Exactly repeat the full listing that follows.

────────────────────────────────────────

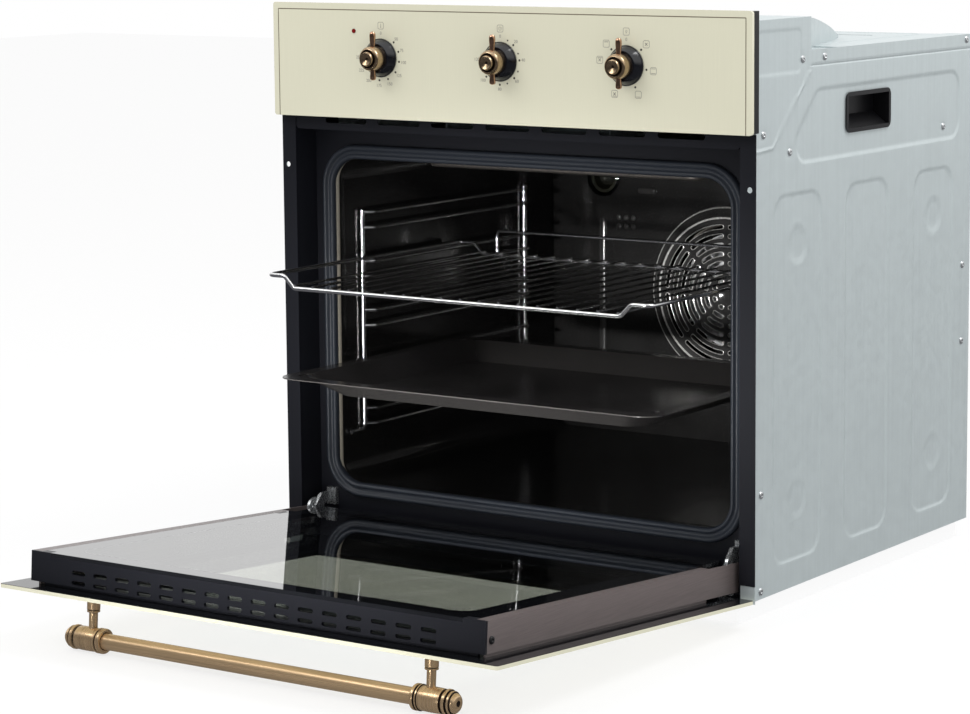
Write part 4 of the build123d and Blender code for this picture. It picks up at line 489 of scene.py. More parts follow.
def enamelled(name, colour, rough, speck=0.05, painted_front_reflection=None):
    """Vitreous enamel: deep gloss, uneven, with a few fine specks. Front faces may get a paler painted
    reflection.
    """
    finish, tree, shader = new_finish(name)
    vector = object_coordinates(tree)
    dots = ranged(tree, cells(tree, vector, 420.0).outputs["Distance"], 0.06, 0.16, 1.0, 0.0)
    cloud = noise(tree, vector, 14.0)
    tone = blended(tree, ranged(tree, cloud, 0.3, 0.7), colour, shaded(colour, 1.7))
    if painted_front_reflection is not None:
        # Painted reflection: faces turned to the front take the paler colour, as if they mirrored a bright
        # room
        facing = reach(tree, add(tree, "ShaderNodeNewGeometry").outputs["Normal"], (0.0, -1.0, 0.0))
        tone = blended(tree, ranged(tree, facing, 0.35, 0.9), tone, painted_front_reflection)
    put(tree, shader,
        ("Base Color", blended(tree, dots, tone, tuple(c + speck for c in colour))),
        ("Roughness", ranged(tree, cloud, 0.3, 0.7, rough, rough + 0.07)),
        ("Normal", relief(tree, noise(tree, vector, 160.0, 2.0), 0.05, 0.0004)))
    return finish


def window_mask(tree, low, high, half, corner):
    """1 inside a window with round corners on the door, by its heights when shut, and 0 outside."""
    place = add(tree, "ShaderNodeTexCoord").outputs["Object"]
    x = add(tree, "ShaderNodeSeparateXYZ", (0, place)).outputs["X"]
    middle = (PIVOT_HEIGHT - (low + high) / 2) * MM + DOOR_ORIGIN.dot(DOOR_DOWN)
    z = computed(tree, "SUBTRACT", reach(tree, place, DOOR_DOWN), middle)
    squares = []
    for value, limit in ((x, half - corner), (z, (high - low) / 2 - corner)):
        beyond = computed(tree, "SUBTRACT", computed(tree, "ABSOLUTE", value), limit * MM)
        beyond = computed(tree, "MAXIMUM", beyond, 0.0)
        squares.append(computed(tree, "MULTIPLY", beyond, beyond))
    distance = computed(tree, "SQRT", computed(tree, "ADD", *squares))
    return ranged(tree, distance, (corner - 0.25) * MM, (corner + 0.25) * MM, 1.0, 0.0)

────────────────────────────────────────

* _Problem solution_:
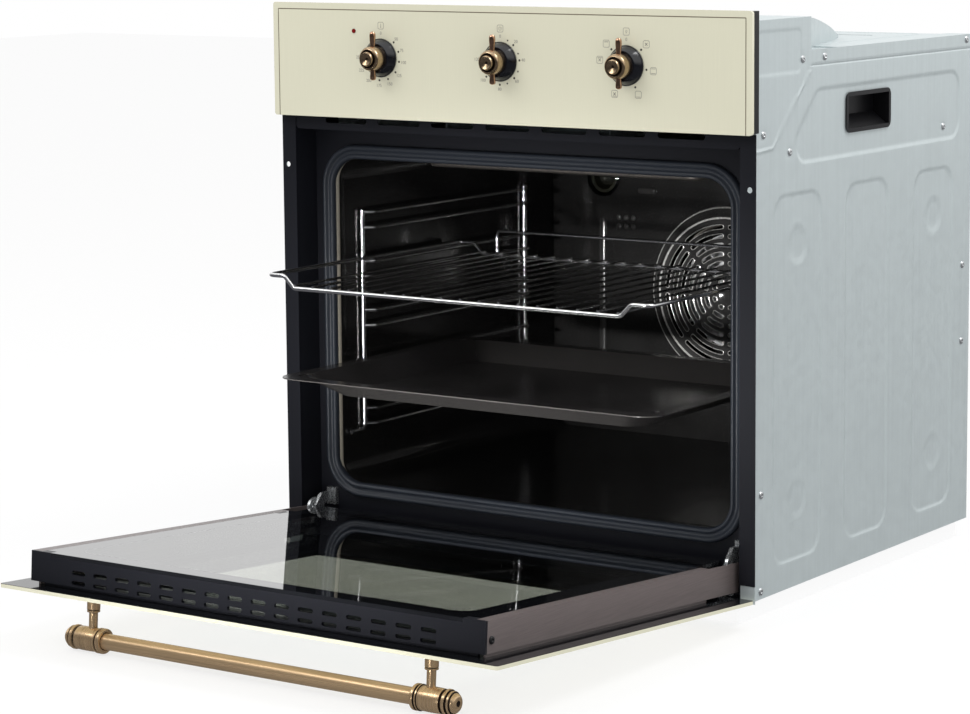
Write part 4 of the build123d and Blender code for this picture. It picks up at line 489 of scene.py. More parts follow.
def enamelled(name, colour, rough, speck=0.05, painted_front_reflection=None):
    """Vitreous enamel: deep gloss, uneven, with a few fine specks. Front faces may get a paler painted
    reflection.
    """
    finish, tree, shader = new_finish(name)
    vector = object_coordinates(tree)
    dots = ranged(tree, cells(tree, vector, 420.0).outputs["Distance"], 0.06, 0.16, 1.0, 0.0)
    cloud = noise(tree, vector, 14.0)
    tone = blended(tree, ranged(tree, cloud, 0.3, 0.7), colour, shaded(colour, 1.7))
    if painted_front_reflection is not None:
        # Painted reflection: faces turned to the front take the paler colour, as if they mirrored a bright
        # room
        facing = reach(tree, add(tree, "ShaderNodeNewGeometry").outputs["Normal"], (0.0, -1.0, 0.0))
        tone = blended(tree, ranged(tree, facing, 0.35, 0.9), tone, painted_front_reflection)
    put(tree, shader,
        ("Base Color", blended(tree, dots, tone, tuple(c + speck for c in colour))),
        ("Roughness", ranged(tree, cloud, 0.3, 0.7, rough, rough + 0.07)),
        ("Normal", relief(tree, noise(tree, vector, 160.0, 2.0), 0.05, 0.0004)))
    return finish


def window_mask(tree, low, high, half, corner):
    """1 inside a window with round corners on the door, by its heights when shut, and 0 outside."""
    place = add(tree, "ShaderNodeTexCoord").outputs["Object"]
    x = add(tree, "ShaderNodeSeparateXYZ", (0, place)).outputs["X"]
    middle = (PIVOT_HEIGHT - (low + high) / 2) * MM + DOOR_ORIGIN.dot(DOOR_DOWN)
    z = computed(tree, "SUBTRACT", reach(tree, place, DOOR_DOWN), middle)
    squares = []
    for value, limit in ((x, half - corner), (z, (high - low) / 2 - corner)):
        beyond = computed(tree, "SUBTRACT", computed(tree, "ABSOLUTE", value), limit * MM)
        beyond = computed(tree, "MAXIMUM", beyond, 0.0)
        squares.append(computed(tree, "MULTIPLY", beyond, beyond))
    distance = computed(tree, "SQRT", computed(tree, "ADD", *squares))
    return ranged(tree, distance, (corner - 0.25) * MM, (corner + 0.25) * MM, 1.0, 0.0)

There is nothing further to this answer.